**Exercise task:** Write the listing out again, all of it, word for word.
# start of Supplied material
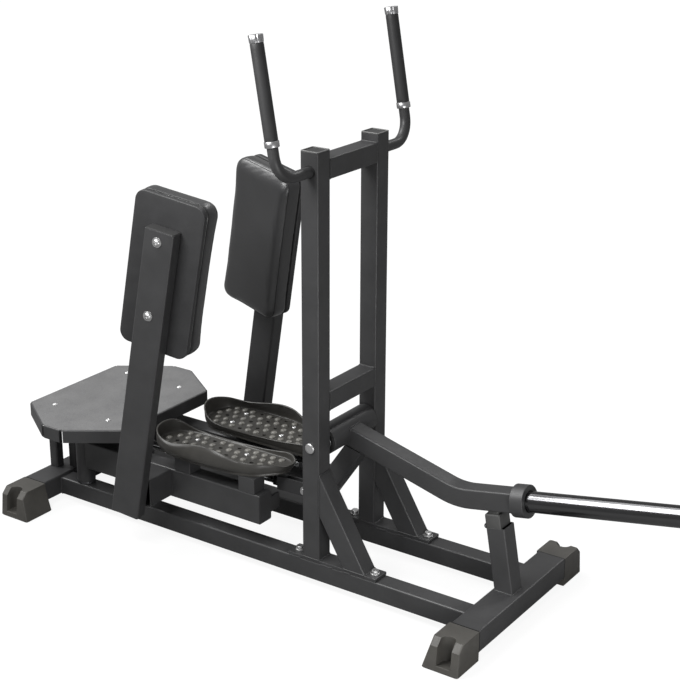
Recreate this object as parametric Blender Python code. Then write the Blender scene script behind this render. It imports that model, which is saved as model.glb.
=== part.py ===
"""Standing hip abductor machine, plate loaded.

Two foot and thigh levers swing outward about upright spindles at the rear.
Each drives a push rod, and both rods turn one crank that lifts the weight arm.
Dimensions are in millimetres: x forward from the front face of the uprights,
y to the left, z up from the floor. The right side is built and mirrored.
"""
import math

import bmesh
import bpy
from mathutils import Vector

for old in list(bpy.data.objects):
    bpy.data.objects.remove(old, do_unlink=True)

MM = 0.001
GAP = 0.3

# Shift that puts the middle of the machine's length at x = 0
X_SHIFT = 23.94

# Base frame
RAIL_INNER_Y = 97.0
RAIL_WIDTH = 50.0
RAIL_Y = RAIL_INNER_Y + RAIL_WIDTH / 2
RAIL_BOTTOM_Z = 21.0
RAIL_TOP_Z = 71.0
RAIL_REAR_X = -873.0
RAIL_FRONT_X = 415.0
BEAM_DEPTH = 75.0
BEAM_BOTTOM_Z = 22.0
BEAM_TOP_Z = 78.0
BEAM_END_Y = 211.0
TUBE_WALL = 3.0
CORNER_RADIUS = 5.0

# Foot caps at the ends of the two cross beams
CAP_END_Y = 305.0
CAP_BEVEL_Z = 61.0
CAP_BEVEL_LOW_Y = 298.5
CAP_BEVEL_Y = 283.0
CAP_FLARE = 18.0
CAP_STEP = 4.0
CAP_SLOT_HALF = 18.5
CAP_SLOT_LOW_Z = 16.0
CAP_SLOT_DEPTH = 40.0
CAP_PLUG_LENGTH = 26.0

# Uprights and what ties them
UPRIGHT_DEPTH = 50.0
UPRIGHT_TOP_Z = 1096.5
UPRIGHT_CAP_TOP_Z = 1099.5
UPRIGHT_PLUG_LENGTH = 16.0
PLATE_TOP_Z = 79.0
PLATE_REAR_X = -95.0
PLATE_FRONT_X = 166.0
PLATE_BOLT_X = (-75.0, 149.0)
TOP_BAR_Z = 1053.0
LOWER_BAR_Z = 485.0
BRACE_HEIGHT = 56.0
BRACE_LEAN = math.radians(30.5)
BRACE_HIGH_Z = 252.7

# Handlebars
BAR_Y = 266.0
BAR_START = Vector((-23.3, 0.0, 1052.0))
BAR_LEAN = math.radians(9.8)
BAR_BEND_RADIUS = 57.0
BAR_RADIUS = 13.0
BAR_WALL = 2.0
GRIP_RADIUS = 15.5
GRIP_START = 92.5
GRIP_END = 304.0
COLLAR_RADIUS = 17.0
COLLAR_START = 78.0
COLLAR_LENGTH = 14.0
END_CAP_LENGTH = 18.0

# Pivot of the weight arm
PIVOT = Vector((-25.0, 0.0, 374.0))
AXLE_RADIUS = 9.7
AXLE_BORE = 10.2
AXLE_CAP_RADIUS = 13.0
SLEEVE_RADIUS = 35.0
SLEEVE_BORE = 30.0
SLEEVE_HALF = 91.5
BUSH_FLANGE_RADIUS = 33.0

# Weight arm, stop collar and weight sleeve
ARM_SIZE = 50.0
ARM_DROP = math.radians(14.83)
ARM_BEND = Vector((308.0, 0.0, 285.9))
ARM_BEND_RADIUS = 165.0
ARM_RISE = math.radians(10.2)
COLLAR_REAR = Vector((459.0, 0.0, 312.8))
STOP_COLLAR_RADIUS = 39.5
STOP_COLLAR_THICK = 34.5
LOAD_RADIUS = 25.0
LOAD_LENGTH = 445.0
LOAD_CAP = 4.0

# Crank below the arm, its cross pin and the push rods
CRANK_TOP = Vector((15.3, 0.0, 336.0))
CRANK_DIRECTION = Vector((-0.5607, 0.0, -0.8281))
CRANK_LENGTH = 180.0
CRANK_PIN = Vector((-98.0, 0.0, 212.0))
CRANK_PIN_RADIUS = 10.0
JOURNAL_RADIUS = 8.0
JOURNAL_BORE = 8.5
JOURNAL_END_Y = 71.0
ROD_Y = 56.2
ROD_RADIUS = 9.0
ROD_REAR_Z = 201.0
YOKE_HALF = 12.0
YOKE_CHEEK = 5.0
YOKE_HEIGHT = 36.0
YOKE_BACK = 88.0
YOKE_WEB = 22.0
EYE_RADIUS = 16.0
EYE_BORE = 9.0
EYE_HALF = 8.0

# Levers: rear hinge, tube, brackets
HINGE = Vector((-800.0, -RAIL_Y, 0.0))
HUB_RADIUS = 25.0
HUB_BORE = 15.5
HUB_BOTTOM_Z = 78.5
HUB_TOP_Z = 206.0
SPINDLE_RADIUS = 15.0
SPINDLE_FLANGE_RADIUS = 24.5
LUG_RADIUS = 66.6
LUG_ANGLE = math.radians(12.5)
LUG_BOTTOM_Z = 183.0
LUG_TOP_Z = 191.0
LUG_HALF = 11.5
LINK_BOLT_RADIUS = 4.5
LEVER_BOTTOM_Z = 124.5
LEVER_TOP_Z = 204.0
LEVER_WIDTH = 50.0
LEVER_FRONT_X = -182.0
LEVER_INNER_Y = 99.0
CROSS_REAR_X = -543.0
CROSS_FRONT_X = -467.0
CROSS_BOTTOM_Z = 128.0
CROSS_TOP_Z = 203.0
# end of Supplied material
**Result of the exercise:**
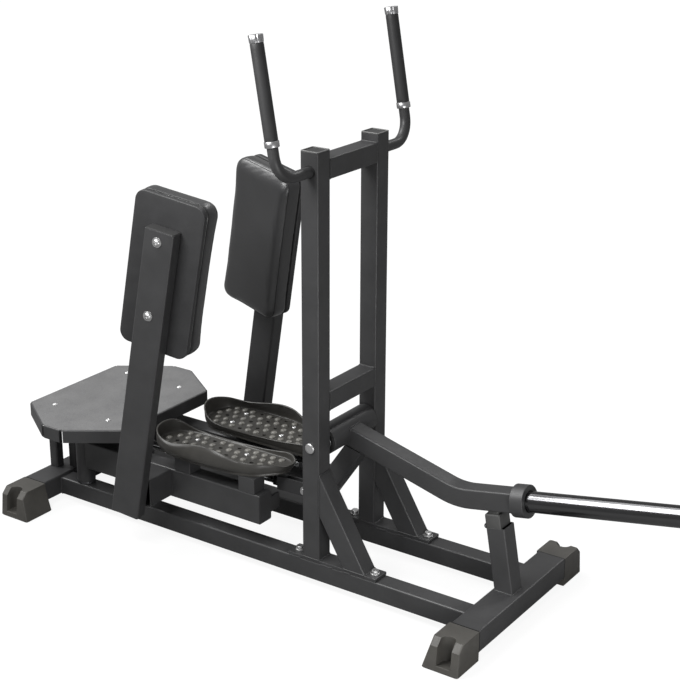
Recreate this object as parametric Blender Python code. Then write the Blender scene script behind this render. It imports that model, which is saved as model.glb.
=== part.py ===
"""Standing hip abductor machine, plate loaded.

Two foot and thigh levers swing outward about upright spindles at the rear.
Each drives a push rod, and both rods turn one crank that lifts the weight arm.
Dimensions are in millimetres: x forward from the front face of the uprights,
y to the left, z up from the floor. The right side is built and mirrored.
"""
import math

import bmesh
import bpy
from mathutils import Vector

for old in list(bpy.data.objects):
    bpy.data.objects.remove(old, do_unlink=True)

MM = 0.001
GAP = 0.3

# Shift that puts the middle of the machine's length at x = 0
X_SHIFT = 23.94

# Base frame
RAIL_INNER_Y = 97.0
RAIL_WIDTH = 50.0
RAIL_Y = RAIL_INNER_Y + RAIL_WIDTH / 2
RAIL_BOTTOM_Z = 21.0
RAIL_TOP_Z = 71.0
RAIL_REAR_X = -873.0
RAIL_FRONT_X = 415.0
BEAM_DEPTH = 75.0
BEAM_BOTTOM_Z = 22.0
BEAM_TOP_Z = 78.0
BEAM_END_Y = 211.0
TUBE_WALL = 3.0
CORNER_RADIUS = 5.0

# Foot caps at the ends of the two cross beams
CAP_END_Y = 305.0
CAP_BEVEL_Z = 61.0
CAP_BEVEL_LOW_Y = 298.5
CAP_BEVEL_Y = 283.0
CAP_FLARE = 18.0
CAP_STEP = 4.0
CAP_SLOT_HALF = 18.5
CAP_SLOT_LOW_Z = 16.0
CAP_SLOT_DEPTH = 40.0
CAP_PLUG_LENGTH = 26.0

# Uprights and what ties them
UPRIGHT_DEPTH = 50.0
UPRIGHT_TOP_Z = 1096.5
UPRIGHT_CAP_TOP_Z = 1099.5
UPRIGHT_PLUG_LENGTH = 16.0
PLATE_TOP_Z = 79.0
PLATE_REAR_X = -95.0
PLATE_FRONT_X = 166.0
PLATE_BOLT_X = (-75.0, 149.0)
TOP_BAR_Z = 1053.0
LOWER_BAR_Z = 485.0
BRACE_HEIGHT = 56.0
BRACE_LEAN = math.radians(30.5)
BRACE_HIGH_Z = 252.7

# Handlebars
BAR_Y = 266.0
BAR_START = Vector((-23.3, 0.0, 1052.0))
BAR_LEAN = math.radians(9.8)
BAR_BEND_RADIUS = 57.0
BAR_RADIUS = 13.0
BAR_WALL = 2.0
GRIP_RADIUS = 15.5
GRIP_START = 92.5
GRIP_END = 304.0
COLLAR_RADIUS = 17.0
COLLAR_START = 78.0
COLLAR_LENGTH = 14.0
END_CAP_LENGTH = 18.0

# Pivot of the weight arm
PIVOT = Vector((-25.0, 0.0, 374.0))
AXLE_RADIUS = 9.7
AXLE_BORE = 10.2
AXLE_CAP_RADIUS = 13.0
SLEEVE_RADIUS = 35.0
SLEEVE_BORE = 30.0
SLEEVE_HALF = 91.5
BUSH_FLANGE_RADIUS = 33.0

# Weight arm, stop collar and weight sleeve
ARM_SIZE = 50.0
ARM_DROP = math.radians(14.83)
ARM_BEND = Vector((308.0, 0.0, 285.9))
ARM_BEND_RADIUS = 165.0
ARM_RISE = math.radians(10.2)
COLLAR_REAR = Vector((459.0, 0.0, 312.8))
STOP_COLLAR_RADIUS = 39.5
STOP_COLLAR_THICK = 34.5
LOAD_RADIUS = 25.0
LOAD_LENGTH = 445.0
LOAD_CAP = 4.0

# Crank below the arm, its cross pin and the push rods
CRANK_TOP = Vector((15.3, 0.0, 336.0))
CRANK_DIRECTION = Vector((-0.5607, 0.0, -0.8281))
CRANK_LENGTH = 180.0
CRANK_PIN = Vector((-98.0, 0.0, 212.0))
CRANK_PIN_RADIUS = 10.0
JOURNAL_RADIUS = 8.0
JOURNAL_BORE = 8.5
JOURNAL_END_Y = 71.0
ROD_Y = 56.2
ROD_RADIUS = 9.0
ROD_REAR_Z = 201.0
YOKE_HALF = 12.0
YOKE_CHEEK = 5.0
YOKE_HEIGHT = 36.0
YOKE_BACK = 88.0
YOKE_WEB = 22.0
EYE_RADIUS = 16.0
EYE_BORE = 9.0
EYE_HALF = 8.0

# Levers: rear hinge, tube, brackets
HINGE = Vector((-800.0, -RAIL_Y, 0.0))
HUB_RADIUS = 25.0
HUB_BORE = 15.5
HUB_BOTTOM_Z = 78.5
HUB_TOP_Z = 206.0
SPINDLE_RADIUS = 15.0
SPINDLE_FLANGE_RADIUS = 24.5
LUG_RADIUS = 66.6
LUG_ANGLE = math.radians(12.5)
LUG_BOTTOM_Z = 183.0
LUG_TOP_Z = 191.0
LUG_HALF = 11.5
LINK_BOLT_RADIUS = 4.5
LEVER_BOTTOM_Z = 124.5
LEVER_TOP_Z = 204.0
LEVER_WIDTH = 50.0
LEVER_FRONT_X = -182.0
LEVER_INNER_Y = 99.0
CROSS_REAR_X = -543.0
CROSS_FRONT_X = -467.0
CROSS_BOTTOM_Z = 128.0
CROSS_TOP_Z = 203.0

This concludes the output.